> **Task brief**:
Copy out the lines that include the word "three".

> **Given information**:
-=-=-
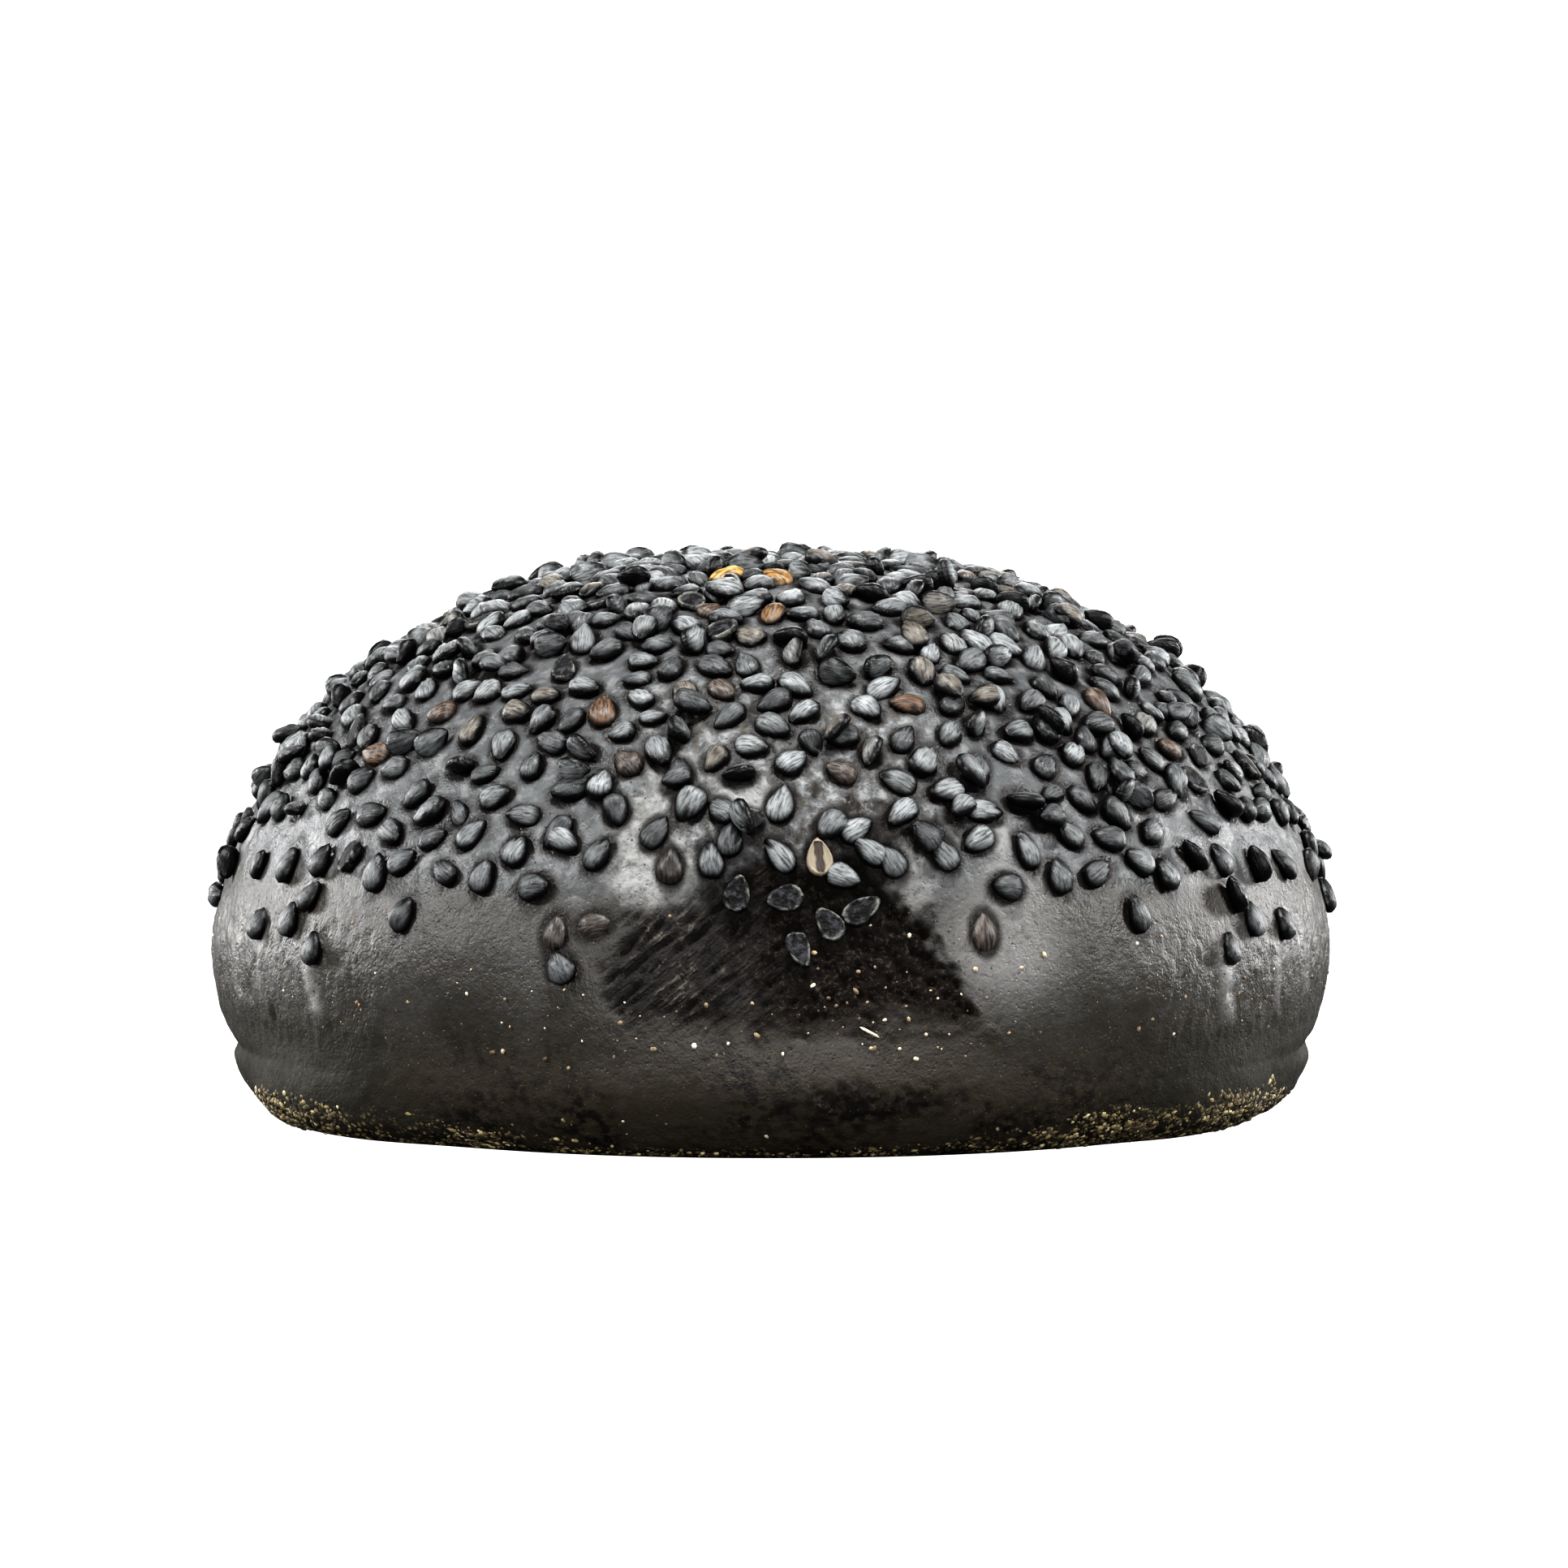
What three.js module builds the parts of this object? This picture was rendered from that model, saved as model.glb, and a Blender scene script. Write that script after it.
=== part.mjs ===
// A black burger bun: a low, broad dome of glossy dark dough on a flat baked base, its crown set with
// black sesame seeds. Millimetres, +Z up. The origin is on the surface the bun stands on, at the middle
// of its bounding box, and the front, with its sunken patch of wrinkled crust, faces -Y.
import * as THREE from "three";
import { ConvexHull } from "three/addons/math/ConvexHull.js";

// Driving dimensions of the dough.
const HALF_WIDTH = 52.5;
const HEIGHT = 51;
const WIDEST_HEIGHT = 15.2;
const CREASE_HEIGHT = 6.5;
const CREASE_RADIUS = 50.6;
const FOOT_RADIUS = 45.2;
const DOME_EXPONENTS = { radius: 2.7, height: 1.6 };

// Soft unevenness of the dough: depths and widths in mm, azimuths in degrees. A higher exponent gives
// the patches flatter middles and steeper edges.
const PATCH_EXPONENT = 3;
const OVALNESS = { flank: 0.7, foot: 2 };
const LOBES = [
  { count: 3, depth: 0.35 },
  { count: 5, depth: 0.25 },
];
const CREASE = { depth: 0.7, width: 0.9, narrowing: 24 };
const FRONT = -Math.PI / 2;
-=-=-
> **Exercise answer**:
What three.js module builds the parts of this object? This picture was rendered from that model, saved as model.glb, and a Blender scene script. Write that script after it.
import * as THREE from "three";
import { ConvexHull } from "three/addons/math/ConvexHull.js";